Posted by: Cory Hohnbaum on Dec 1, 2015
by Cory Hohnbaum
From my perspective, next to maybe “I am sorry,” the most difficult thing to say is “I need help.”  Lawyers are paid, and pride themselves, on knowing the answers. Our credibility, in many ways, is our currency. This perspective makes it hard to acknowledge a weakness or a problem let alone to ask for guidance or support. For some lawyers, though, vanity and stubbornness are not the impediments to asking for help.
It is no secret these days that lawyers as a group are particularly likely to suffer from mental health and substance abuse issues. The statistics are stark. Lawyers are almost four times more likely to suffer from depression than non-lawyers. Lawyers rank fourth among all occupations in suicide rates. Lawyers are twice as likely to struggle with alcohol abuse as other professions.  
I am not an expert in this area and don’t presume to know why lawyers are particularly susceptible to these types of issues. What I am confident of, and what can’t be said enough in my view, is that these issues are not issues of character or morality. The research is definitive that the way some people’s brains work, rather than some sort of character flaw, makes them more likely to struggle with mental illness and addiction. We as a society are a long way from recognizing and embracing this truth. There is still an obvious and unfounded stigma associated with mental health issues such as depression or addiction.  
Fortunately, the Mecklenburg County Bar (MCB) and the North Carolina State Bar are working diligently to educate lawyers on mental health and substance abuse issues—and to provide much needed help. The North Carolina Lawyers Assistance Program (NC LAP) is a service of the North Carolina State Bar. LAP provides free, confidential assistance to lawyers, judges and law students in addressing substance abuse, mental health issues and other stressors which impair or may impair an attorney’s ability to effectively practice law.  
Confidentiality is the cornerstone of the program. All client interactions with LAP are held in strict confidence, including referrals. According to recent statistics, about half the calls to LAP are self-referrals from lawyers who recognize they have a problem and ask for help. LAP is a wonderful resource with an experienced and dedicated executive director in Robynn Moriates and three clinicians.
Importantly, the other half of the calls come from concerned colleagues, judges, friends and family members. It is tempting and natural to take the view, especially with lawyers we don’t know too well, that whether they are struggling is not my issue or problem. It is all too easy to make excuses to stay silent: How can I know about what is going on? Somebody close to them would reach out if there were a problem. Everyone goes through rough patches. There are lots of explanations for what is going on. How would I know if something is really wrong? I am not my brother’s keeper.  
All understandable reactions—and all wrong.

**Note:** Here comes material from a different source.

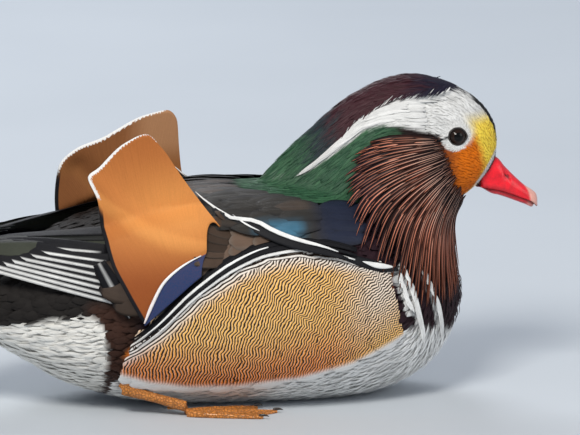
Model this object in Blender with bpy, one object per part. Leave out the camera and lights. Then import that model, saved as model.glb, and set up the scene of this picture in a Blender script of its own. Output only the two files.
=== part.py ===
"""A drake mandarin duck at rest on its belly, life size, as a still museum model.

The bill points along +X, the bird's left is +Y and the floor is Z = 0.
Design sizes are in millimetres and become metres where a mesh is made.
"""

import math

import bmesh
import bpy
import numpy as np
from mathutils import Vector
from mathutils.bvhtree import BVHTree

MM = 0.001
GAP = 0.35
RIGHT, LEFT = -1, 1
SIDES = {"right": RIGHT, "left": LEFT}
FAR = 200

# Torso lines: x, top, bottom, height of the widest place, half width
TORSO = (
    (-131, 53, 51, 52, 1),
    (-126, 58, 46, 52, 9),
    (-112, 65, 38, 52, 20),
    (-90, 76, 24, 50, 33),
    (-62, 90, 8, 48, 44.5),
    (-30, 100, 0, 47, 51.5),
    (5, 104, -2.2, 47, 54.5),
    (40, 104, -2.4, 48, 54.5),
    (70, 101, -1.2, 49, 51.5),
    (94, 93, 4, 50, 44),
    (111, 81, 14, 51, 33.5),
    (122, 68, 28, 50, 20),
    (127.5, 56, 42, 50, 9),
    (128.5, 51, 49, 50, 1),
)
TORSO_POWER = 2.25
TORSO_STEPS = 60
TORSO_LEVEL = 50.0

# Head and neck lines, level by level: z, back, front, half width
HOOD = (
    (48, 45, 122, 40),
    (62, 36, 122.5, 38),
    (72, 31, 121.5, 34),
    (82, 27, 121, 30),
    (90, 25, 123, 27),
    (97, 25, 131, 25),
    (104, 27, 140.5, 23),
    (112, 33, 146, 21.5),
    (120, 41, 147, 20.5),
    (129, 51, 146.2, 19.7),
    (137, 60, 142.8, 18),
    (144, 69, 137, 15.5),
    (150, 80, 128, 12),
    (154, 90, 117, 8),
    (156, 101, 107, 1.5),
)
HOOD_REAR_TAPER = 0.85
HOOD_FRONT_ROUND = 0.5
HOOD_STEPS = 48

# How the skin is grown over torso and hood, smoothed, and how many triangles it keeps
VOXEL = 2.6
SMOOTHING, SMOOTH_ROUNDS = 0.5, 9
FLESH_TRIANGLES = 2000

# Cutting planes: a point and the normal that points into the second part
NECK_CUT = ((80, 0, 86), (0.36, 0, 0.93))
HEAD_CUT = ((96, 0, 118), (0.55, 0, 0.835))
TAIL_CUT = ((-88, 0, 50), (-1, 0, 0))

# Bill lines: x, top of the culmen, cutting edge, half width
UPPER_BILL = (
    (137, 117, 100.2, 8.0),
    (146, 114, 98.4, 7.9),
    (150, 109.4, 97, 7.3),
    (155, 104.2, 95, 6.7),
    (160, 99.6, 93, 6.3),
    (163.5, 97.2, 91.2, 5.2),
    (165.6, 95.4, 89.8, 3.2),
    (166.4, 93.4, 89.6, 1.2),
)
BILL_POWER = 2.3
BILL_LIP = 0.5
BILL_CLEAR = 0.01
LOWER_BILL_DROP = 3.2
LOWER_BILL_NARROWER = 1.2
LOWER_BILL_BACK = 1.6
BILL_FOOT = ((139, 0, 106), (0.82, 0, -0.57))
NOSTRIL = (150.2, 4.6, 105.2)
NOSTRIL_HALF = (2.3, 2.2, 0.9)

EYE = (123.6, 14.0, 129.8)
EYE_RADIUS = 5.4
LID_RADIUS = 4.9
LID_THICK = 0.8
LID_SEAT = 2.9
LID_FACES = (0.12, 1.0, 0.05)

FINISHES = {
    "breast_feather": ((0.035, 0.012, 0.022), 0.55),
    "neck_feather": ((0.10, 0.03, 0.02), 0.6),
    "face_feather": ((0.80, 0.74, 0.62), 0.8),
    "crest_feather": ((0.05, 0.09, 0.06), 0.45),
    "ruff_feather": ((0.42, 0.12, 0.05), 0.55),
    "flank_feather": ((0.62, 0.36, 0.12), 0.75),
    "wing_feather": ((0.09, 0.08, 0.07), 0.6),
    "scapular_feather": ((0.03, 0.05, 0.09), 0.4),
    "sail_feather": ((0.62, 0.26, 0.07), 0.65),
    "tail_feather": ((0.045, 0.035, 0.028), 0.6),
    "bill_horn": ((0.62, 0.03, 0.04), 0.35),
    "eye_dark": ((0.01, 0.007, 0.005), 0.05),
    "foot_skin": ((0.75, 0.32, 0.05), 0.5),
}


def clear_scene():
    for old in list(bpy.data.objects):
        bpy.data.objects.remove(old)


def make_materials():
    made = {}
    for name, (colour, roughness) in FINISHES.items():
        material = bpy.data.materials.new(name)
        material.use_nodes = True
        shader = material.node_tree.nodes["Principled BSDF"]
        shader.inputs["Base Color"].default_value = (*colour, 1)
        shader.inputs["Roughness"].default_value = roughness
        made[name] = material
    return made


def eased(rows, count):
    """Rows of sizes joined by one smooth curve for each column, read at count even steps."""
    rows = np.array(rows, float)
    steps = np.diff(rows, axis=0)
    slopes = np.zeros_like(rows)
    before, after = steps[:-1], steps[1:]
    same_way = before * after > 0
    total = np.where(same_way, before + after, 1)
    slopes[1:-1] = np.where(same_way, 2 * before * after / total, 0)
    slopes[0], slopes[-1] = steps[0], steps[-1]
    at = np.linspace(0, len(rows) - 1, count)
    i = np.minimum(at.astype(int), len(rows) - 2)
    t = (at - i)[:, None]
    return (
        rows[i] * (1 + 2 * t) * (1 - t) ** 2
        + slopes[i] * t * (1 - t) ** 2
        + rows[i + 1] * t**2 * (3 - 2 * t)
        + slopes[i + 1] * t**2 * (t - 1)
    )


def rounded(value, power):
    return np.sign(value) * np.abs(value) ** (2 / power)


def torso_ring(x, top, bottom, wide, half, sides=40):
    angle = np.linspace(0, 2 * np.pi, sides, endpoint=False)
    across, up = rounded(np.cos(angle), TORSO_POWER), rounded(np.sin(angle), TORSO_POWER)
    height = np.where(up > 0, top - wide, wide - bottom)
    return np.stack([np.full(sides, x), half * across, wide + height * up], axis=1)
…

If you suspect a lawyer is struggling with mental health or substance abuse issues, call LAP. They can help, either by giving guidance on available resources or by participating directly, through clinicians on staff, and in some instances with volunteers who have struggled with similar issues. Since everything is confidential, what do you have to lose by making the call? If there is no issue, great. No harm, no foul. On the other hand, if a fellow lawyer is struggling with an issue but either doesn’t realize it or is in denial, your call could make a huge difference. Rarely in life can such a small act have such life-altering consequences.